**WRITTEN REQUEST**: Every line that contains the word "frame" should be copied.

======== DATA

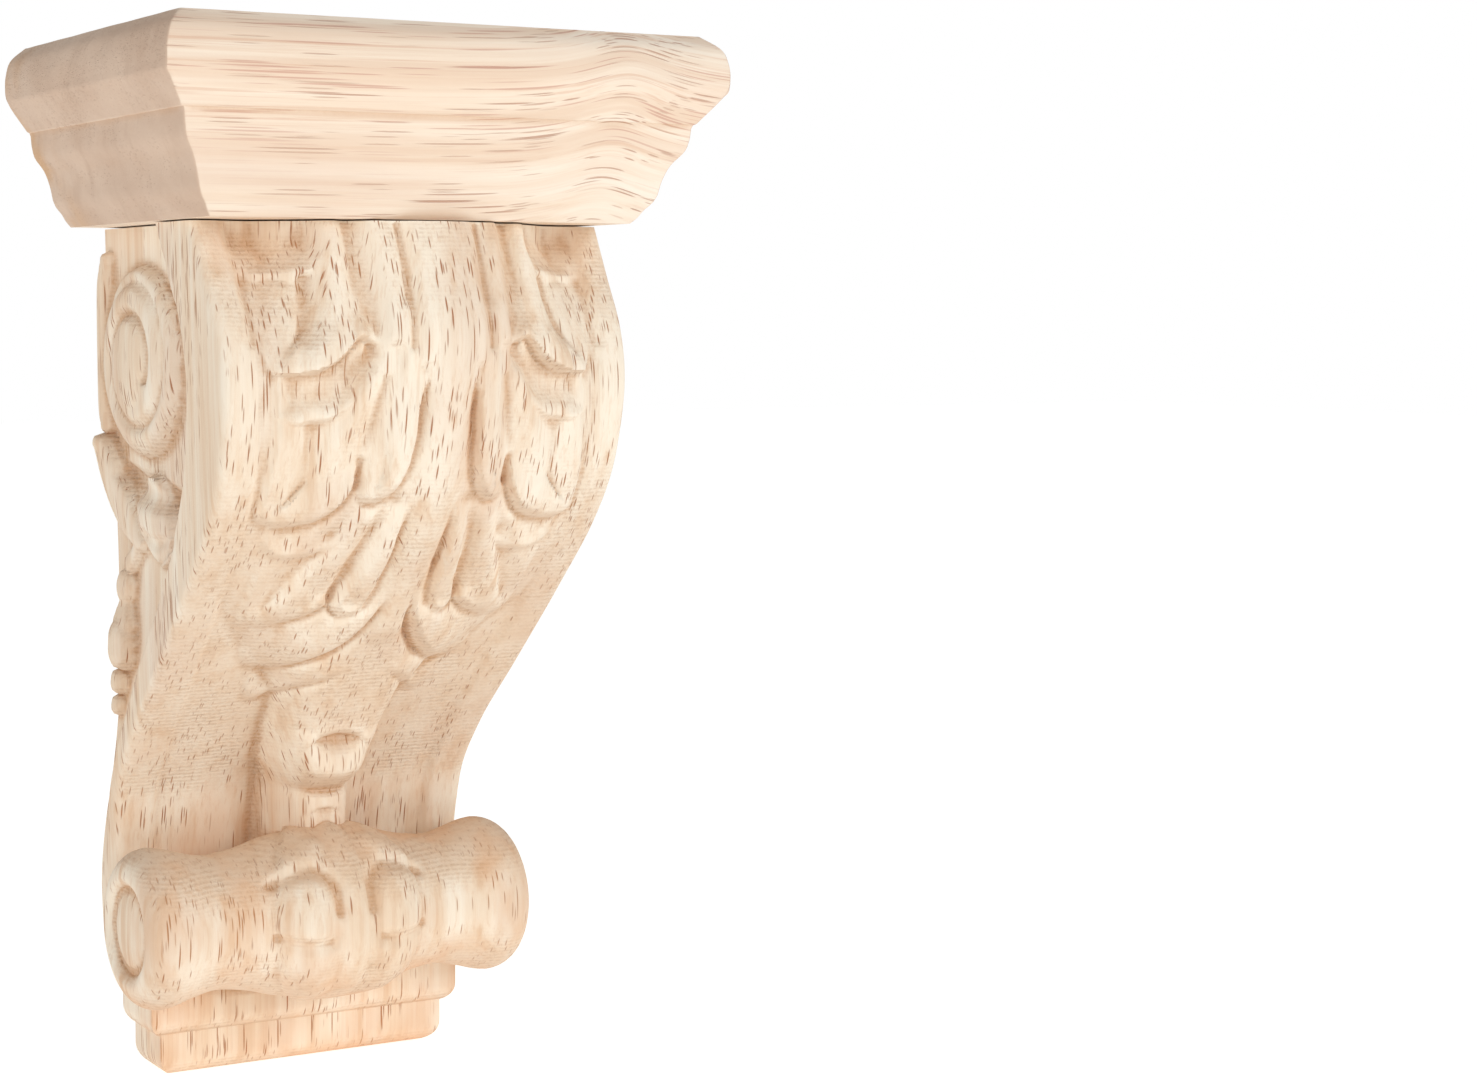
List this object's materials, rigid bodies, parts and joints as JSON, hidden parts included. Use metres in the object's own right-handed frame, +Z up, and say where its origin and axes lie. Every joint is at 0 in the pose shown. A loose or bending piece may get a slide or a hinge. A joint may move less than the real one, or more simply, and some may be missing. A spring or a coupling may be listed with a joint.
{
  "type": "carved wooden corbel",
  "caption": "Carved wooden wall corbel: an S-scroll bracket with acanthus leaf, side volutes, a cross roll and a stepped foot, under a moulded cap.",
  "frame": {"origin": "middle of the flat back, half way up, where the corbel meets the wall", "axes": "+Z up along the height, +Y into the wall, -Y out of the wall towards the viewer, +X to the viewer's right"},
  "size_m": [0.1108, 0.0803, 0.1999],
  "materials": {
    "cap_wood": "raw, sanded, open-pored",
    "carved_wood": "raw, machine carved, unsanded"
  },
  "bodies": {
    "root": {"cap": "cap_wood", "body": "carved_wood"}
  },
  "joints": []
}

================

**RESPONSE FOR THIS EXERCISE**:
List this object's materials, rigid bodies, parts and joints as JSON, hidden parts included. Use metres in the object's own right-handed frame, +Z up, and say where its origin and axes lie. Every joint is at 0 in the pose shown. A loose or bending piece may get a slide or a hinge. A joint may move less than the real one, or more simply, and some may be missing. A spring or a coupling may be listed with a joint.
  "frame": {"origin": "middle of the flat back, half way up, where the corbel meets the wall", "axes": "+Z up along the height, +Y into the wall, -Y out of the wall towards the viewer, +X to the viewer's right"},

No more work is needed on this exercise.